The problem comes down to a difference in ideology.
Andrew, for example, is strongly in favor of communal milk: When one of us notices that we are running low, we go out and buy a gallon. No need for reimbursement or taking turns. We all take care of each other out of love, not obligation. I fill your cereal bowl, you fill mine, and we all live happily ever after in a Steinbeck-style dairy utopia. This is socialism in its purest, most idealistic form. This is the kind of socialism people refer to as "groovy."
On the other end of the spectrum, we have Hunter. He does not like it when people touch his things. They are HIS things, after all. If YOU want things, get a job and buy them yourself! He is especially appalled by the idea of people wrapping their lips around his things and drinking them. Not only does he think that everyone in the apartment should buy their own milk, but, ideally, he would have a lockable minifridge where he can stash the milk he bought with his own hard-earned money. He is an unabashed libertarian when it comes to the beverage that accompanies his cookies.
Me? I would describe myself as a compassionate conservative. I think every roommate should be responsible for purchasing as much milk as he plans on consuming. But if Taylor finds himself drooling over the bowl of Cocoa Puffs he just poured only to find out that his gallon is empty, I don't mind him reaching for mine.
For the first couple of months of the semester, these different ideologies seemed to peacefully coexist. Sure, there were the occasional tense moments -- when we would catch each other pouring milk from a gallon that clearly did not belong to the pourer -- but the rule remained undefined, and we all seemed to look the other way.

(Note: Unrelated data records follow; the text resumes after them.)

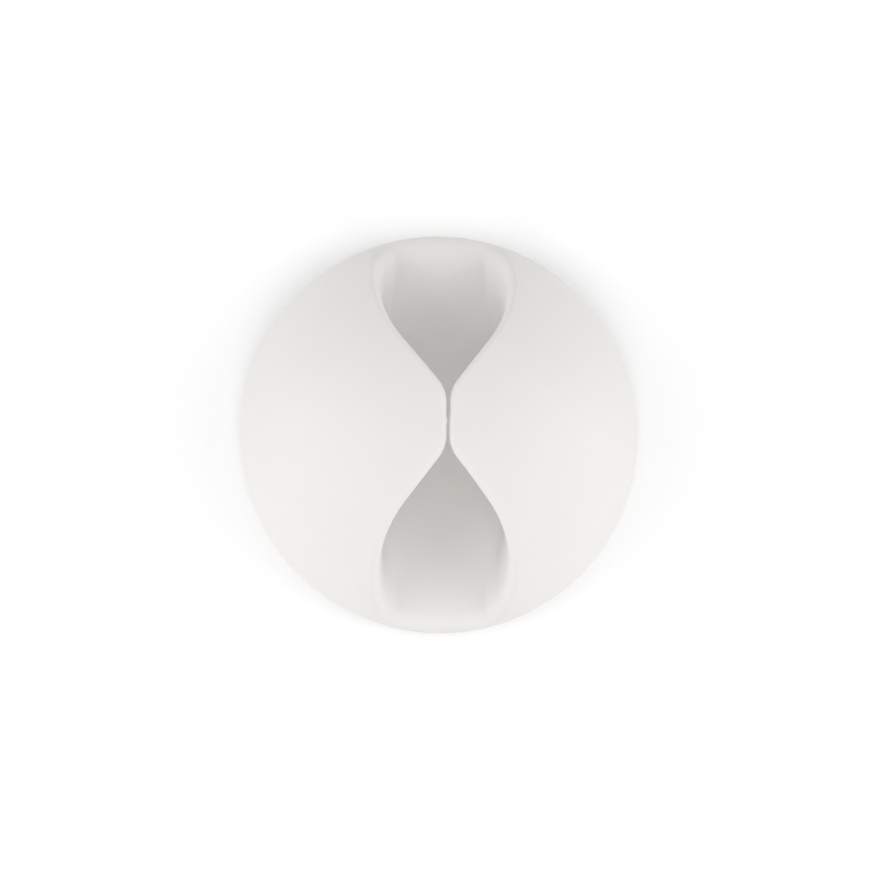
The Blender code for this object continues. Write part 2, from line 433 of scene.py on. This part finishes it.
roll_x = half_gap + roll
roll_h = touch_height - roll * (1 - lean * lean).root()
spring = (size["Arch Spring"] - size["Floor Height"]).at_most(roll_h)
arch_turn = roll_x.math("ARCTAN2", roll_h - spring, roll_x)
print("section set out:", len(body_tree.nodes), "nodes")

# %% [markdown]
# Near the rim the wall becomes too low for its rounds, and they flatten with it. The section
# also leans back there into one soft ramp, which leaves the dome along the dome's own slope
# and meets the floor level. To know how far a point is down the section, each stretch is
# measured by its length, and by how much it turns.

# %% Lengths down the section, and the flattening near the rim
TURN_WEIGHT = 1.1 * MM

foot = wall_x - size["Floor Corner"]
ramp_foot = size["Ramp Foot"].at_most(foot)
arch_length = wall_x * arch_turn
side_length = arch_length + (spring - size["Floor Corner"]).at_least(0.0)
start_reach = (roll_x * roll_x + (roll_h - spring) * (roll_h - spring)).root() - roll
start_turn = roll_x.math("ARCCOSINE", lean)
roll_turn = math.pi + arch_turn - start_turn

roll_measure = roll_turn * (roll + TURN_WEIGHT)
side_measure = side_length + arch_turn * TURN_WEIGHT
corner_measure = (size["Floor Corner"] + TURN_WEIGHT) * (math.pi / 2)
whole = roll_measure + side_measure + corner_measure
missing = (size["Floor Corner"] - roll_h).at_least(0.0)
squeeze = touch_height / (touch_height + missing)
print("lengths down the section:", len(body_tree.nodes), "nodes")


# %% One grid becomes one stretch of the surface
def patch(columns, x, y, z):
    """A grid with its points sent to their places."""
    sockets = {"Size X": 1.0, "Size Y": 1.0, "Vertices X": columns + 1, "Vertices Y": size["Rows"]}
    grid = body.add("GeometryNodeMeshGrid", sockets=sockets)
    target = body.add("ShaderNodeCombineXYZ", sockets={"X": x, "Y": y, "Z": z})
    return body.add("GeometryNodeSetPosition", sockets={"Geometry": grid, "Position": target})


def inner_patch(columns, x, height, travelled):
    """A stretch inside the mouth, leaning to the soft ramp by how far down it lies."""
    t = travelled / whole
    ramp_x = between(t, touch, ramp_foot)
    carried_on = slope * (touch - ramp_foot) * t * (1 - t) * (1 - t)
    ramp_h = touch_height * (1 - ease(t, 0.0, 1.0)) + carried_on
    lean_x = between(ramp_share, x, ramp_x)
    lean_h = between(ramp_share, height, ramp_h)
    return patch(columns, lean_x, y_at(lean_x), floor_height(radius_at(lean_x)) + lean_h)


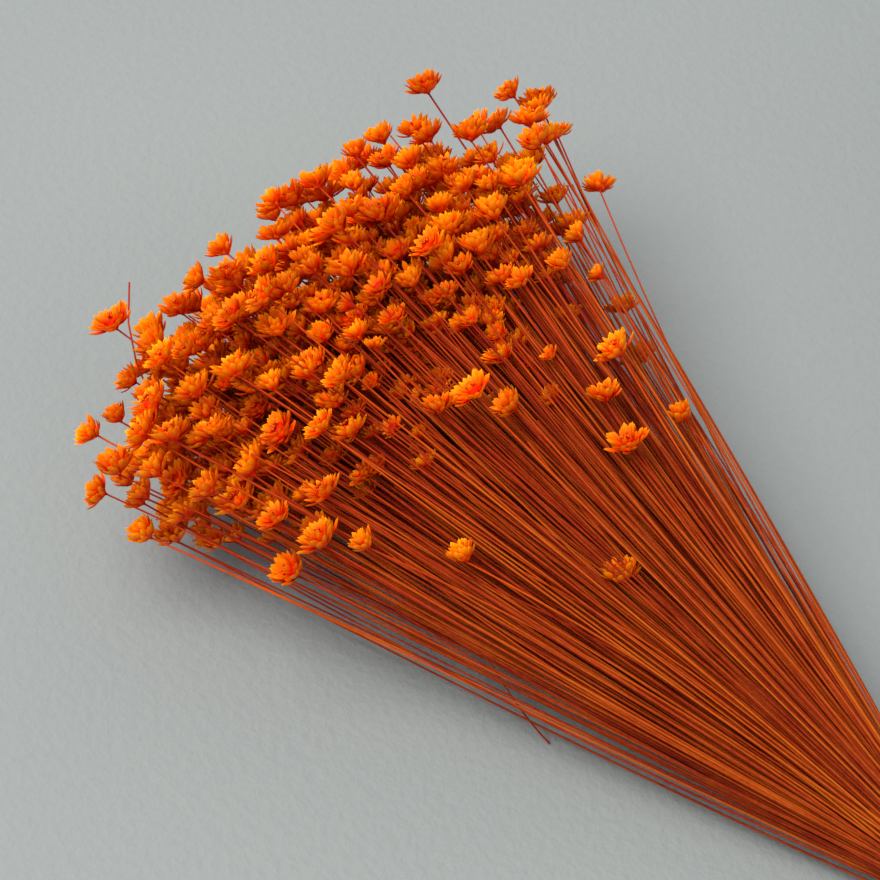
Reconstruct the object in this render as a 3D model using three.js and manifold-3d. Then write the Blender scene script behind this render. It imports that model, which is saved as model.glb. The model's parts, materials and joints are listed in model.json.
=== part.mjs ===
// A bunch of dried glixia (small star-shaped everlasting flowers on wire-thin stems), dyed orange.
// It lies on its side on a table. Its stems are gathered under an elastic band near their cut ends,
// fan out from there and end in a low dome of flower heads.
//
// Millimetres, +Z up. The origin is on the table, in the middle of the flat spot under the band.
// +X runs along the stems to their cut ends, and the heads lie towards -X.
import * as THREE from "three";
import { mergeVertices } from "three/addons/utils/BufferGeometryUtils.js";
import Module from "manifold-3d";

// The band, and the stems gathered in it.
const BUNDLE_RADIUS = 13;
const FIT_GAP = 0.3; // between pieces that touch on the real bunch
const BAND_TURNS = 3;
const BAND_THICKNESS = 2.2;
const BAND_PITCH = 5;
const BAND_CREST = 3.6; // width of a turn where it stands out furthest
const BAND_GROOVE = 0.9; // depth between two turns
const BAND_FLAT_DEPTH = 0.35; // how far the table presses the band flat
const BAND_SEGMENTS = 20;
const BAND_OUTER_RADIUS = BUNDLE_RADIUS + FIT_GAP + BAND_THICKNESS;
const AXIS_HEIGHT = BAND_OUTER_RADIUS - BAND_FLAT_DEPTH; // of the bundle above the table, at the band

// The sprays: rings of equal wedges round a middle one, and how many flowers each of a ring's has.
const RINGS = [
  { sprays: 1, flowers: 18, turn: 0 },
  { sprays: 6, flowers: 18, turn: 0.35 },
  { sprays: 12, flowers: 19, turn: 0.1 },
];
const SPRAY_COUNT = RINGS.reduce((sum, ring) => sum + ring.sprays, 0);
const CORE_LENGTH = 19; // of the middle of a spray, where its stems are pressed together
const FAN_START = CORE_LENGTH / 2 - 0.1; // from the middle of the band to where the stems part
const ROOT_MARGIN = 0.68; // from a stem's middle to the side of its spray's wedge
const CORE_ARC_STEP = Math.PI / 12;
const SEED = 8; // of every random draw
const GOLDEN_SHARE = (3 - Math.sqrt(5)) / 2; // of a wedge, from each flower to the next

// The fan of stems and the dome that the heads end in, measured from the band.
const DOME_EDGE_REACH = 248; // of the outermost heads
const DOME_LEAN = 18; // that its top lies back
const DOME_DEPTHS = { top: 44, foot: 16 }; // that its middle stands further out than its edge
const DOME_HALF_WIDTH = 94;
const DOME_TOP = 46; // above the middle of the dome
const DOME_FOOT = 40; // below it
const DOME_HEIGHT = 50; // of the middle of the dome above the table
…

Then one morning, the issue was forced to the front lines of apartment debate.
All of us were eating breakfast together and I casually mentioned that it seemed like the gallon of milk I had bought with Hunter was disappearing faster than we were using it. As I said it, Neil opened the refrigerator door, pulled out our gallon and, in direct defiance of the eggshell diplomacy we had nurtured for so long, he sarcastically joked, "Huh, I wonder how that happened." Then he emphatically poured the coveted commodity into his bowl.
For Hunter, this meant war.
Of course, the war currently being waged in our apartment is more of a cold war. There have been no blatant attacks so far (i.e. sabotaging the enemy's bread loaf by leaving it open on the counter), but there have been droughts. Now that trust has been breached, nobody wants to be the one to replenish the milk when the refrigerator runs dry. This results in milkless standoffs where everyone is waiting for someone else to crack and drive to the grocery store.
In an attempt to manage the crisis, I have tapped my parents' obscene surplus and brought a gallon back to Provo every time I go home to Alpine for Sunday dinner. But these gallons rarely last more than a day or two, and the fleeting taste of milk seems only to strengthen each party's resolve.
We all anxiously await the day we can successfully live the law of consecration -- when the lamb and the lion can lie down together without any ire, when our beverage of choice flows freely from the land of milk and honey, and when roommates live harmoniously in a blessed state of Zion.
But in the meantime, I think the Thanksgiving holiday will provide a much-needed break. It will allow us all to cool off, try to see the other side's point of view, and come up with a reasonable solution. After all, Christmas is right around the corner, and I'd hate to see what happens if we have to bring eggnog into this partisan battle.